Textlinguistische Analyse im Comic. Isabel Kreitzs „Emil und die Detektive“


Hausarbeit, 2014

18 Seiten, Note: 1,3


Leseprobe


Inhaltsverzeichnis

1. Einleitung

2. Analyse des Comics
2.1. Das Zeichen im Comic
2.2. Kohäsion
2.3. Kohärenz
2.4. Intertextualität

3. Schlussbetrachtung

4. Abbildungen

5. Literaturverzeichnis

1. Einleitung

In der relativ jungen Teildisziplin der Linguistik, der ‚Textlinguistik‘, geht es, wie der Name vermuten lässt, um Texte. Sie rücken als Ganzes in den Vordergrund der Betrachtungen. Da in der Textlinguistik vornehmlich Gebrauchstexte im Fokus der Untersuchungen stehen, soll hier bewusst ein literarischer Text behandelt werden. Diese Arbeit dreht sich um einen Text der Gattung Comic, genauer um den Comic „Emil und die Detektive“ von Isabel Kreitz aus dem Jahr 2012, den die Mehrheit wahrscheinlich eher in Romanform, als den im Jahre 1929 erstmals erschienenen Kinderbuchklassiker von Erich Kästner, kennt.

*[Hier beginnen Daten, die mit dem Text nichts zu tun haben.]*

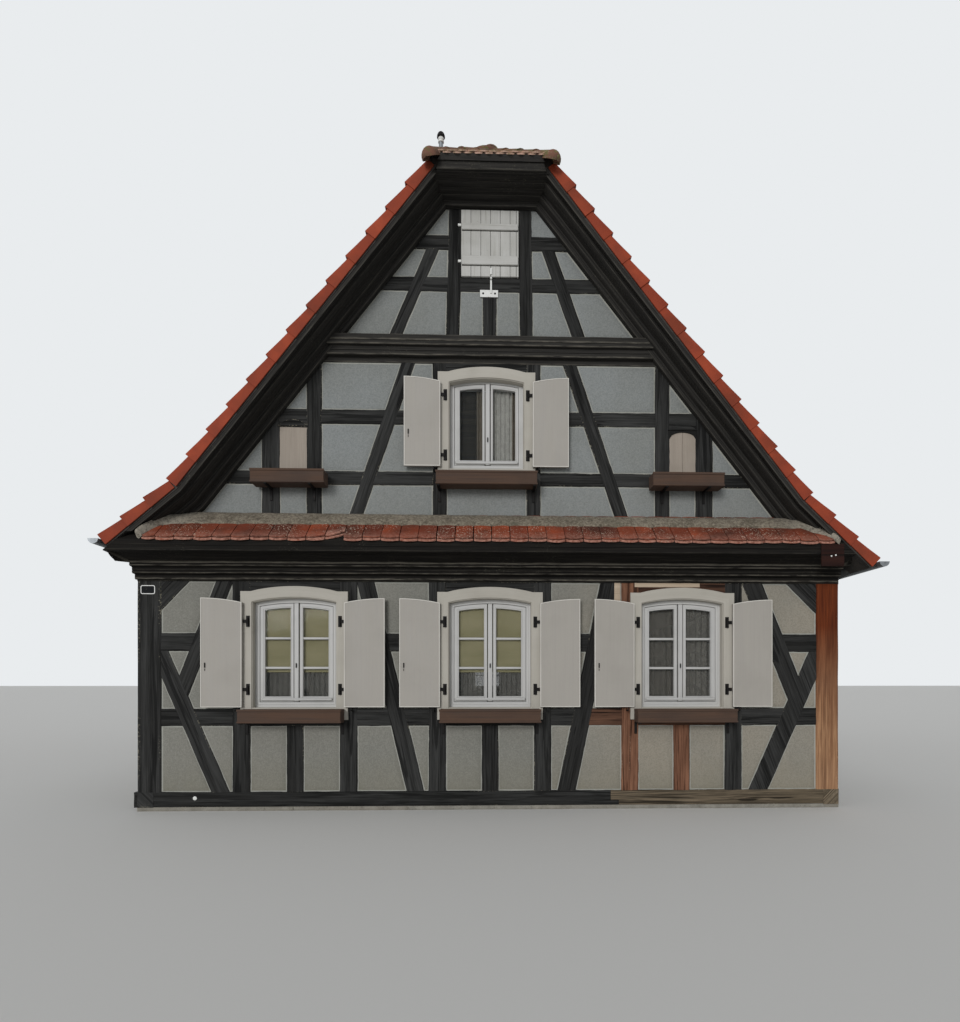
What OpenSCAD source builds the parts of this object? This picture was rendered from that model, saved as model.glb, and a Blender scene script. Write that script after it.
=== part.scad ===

Ein Comic besteht zunächst nur aus wenig Text, welcher, wird er unabhängig von den Bildern gelesen, nicht unbedingt als ein zusammengehöriger Text erkannt wird. Ebenso wird ein Comic nicht ohne weiteres ohne die dazugehörigen Textteile verstanden. Letzteres Phänomen wurde in einer Dissertation (Hünig 1973) belegt, in dem Probanden einen Comic ohne seine Textteile vorgelegt bekamen und anhand dessen aufschreiben sollten, was sie „gelesen“ hatten. Es ließ sich dabei feststellen, daß sich die Informanten mit unterschiedlichem Erfolg bemühen, einen stringenten Handlungsablauf aus der Repräsentosyntaktfolge zu erkennen. Da dies nicht ohne weiteres möglich ist, kommt es auf der einen Seite zu Mißverständnissen, auf der anderen zu Vertauschungen der Reihenfolge. (Hünig 1973; 161)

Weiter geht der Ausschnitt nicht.